The Mantuan Moment and Rubens’s Italian Schooling
Painted during Rubens’s Italian years, the altarpiece bears the imprint of Mantua, Rome, and Venice. From Mantua, Rubens absorbed courtly taste for parade and reliquary brilliance; from Rome he learned the Carracci reform’s insistence on clear narrative and solid anatomy; from Venice he took color and air—how light can carry meaning. “St. Gregory the Great with Saints” shows the young master testing those lessons on a vertical scale suitable for a church. The picture’s purpose was devotional and civic at once: to present a model of episcopal prayer that a congregation could imitate, and to fold a local community into the grand pageant of the universal Church.

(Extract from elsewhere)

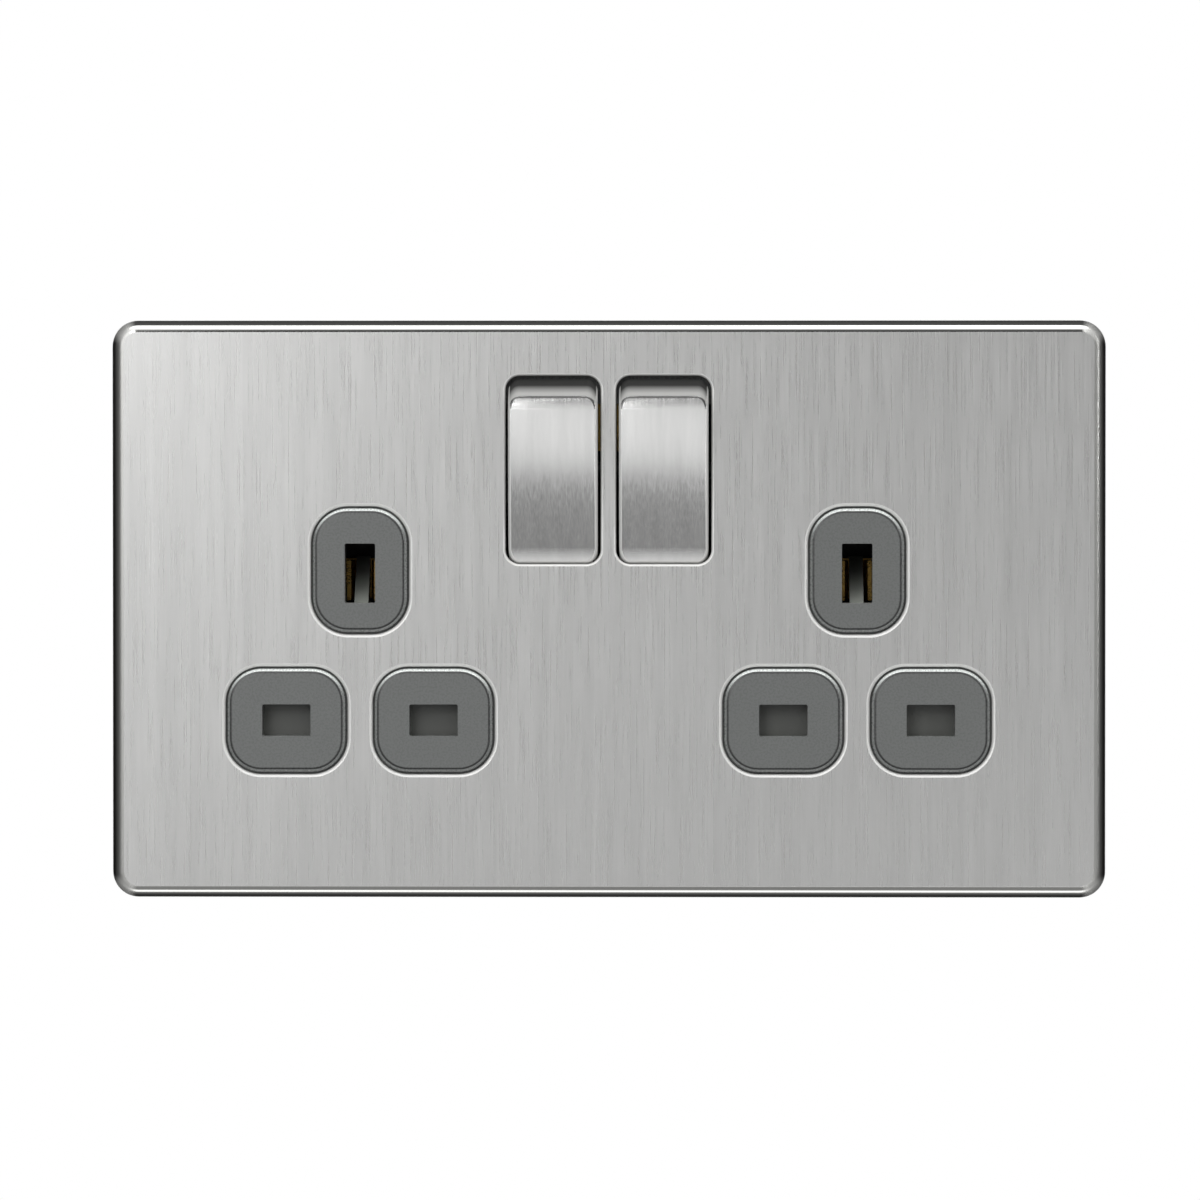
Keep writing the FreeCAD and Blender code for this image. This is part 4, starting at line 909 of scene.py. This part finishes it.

St. Gregory as the Architecture of the Scene
Rubens builds the composition around Gregory’s upthrust posture. The saint’s body becomes an architectural pier that supports the arch and, by implication, the community at prayer. His white vestments explode with woven arabesques, their patterned brilliance establishing both status and sanctity. The cope’s wide orphrey runs like a golden roadmap over the breast and down the front, its liturgical iconography lost in distance but palpable in texture. The right hand opens in petition; the left steadies the cope, as though the physical act of supplication must be balanced by the discipline of office. The head tilts toward the descending dove, neck muscles tense, lips parted. Gregory is no static icon; he is a body caught in the instant of prayer answered.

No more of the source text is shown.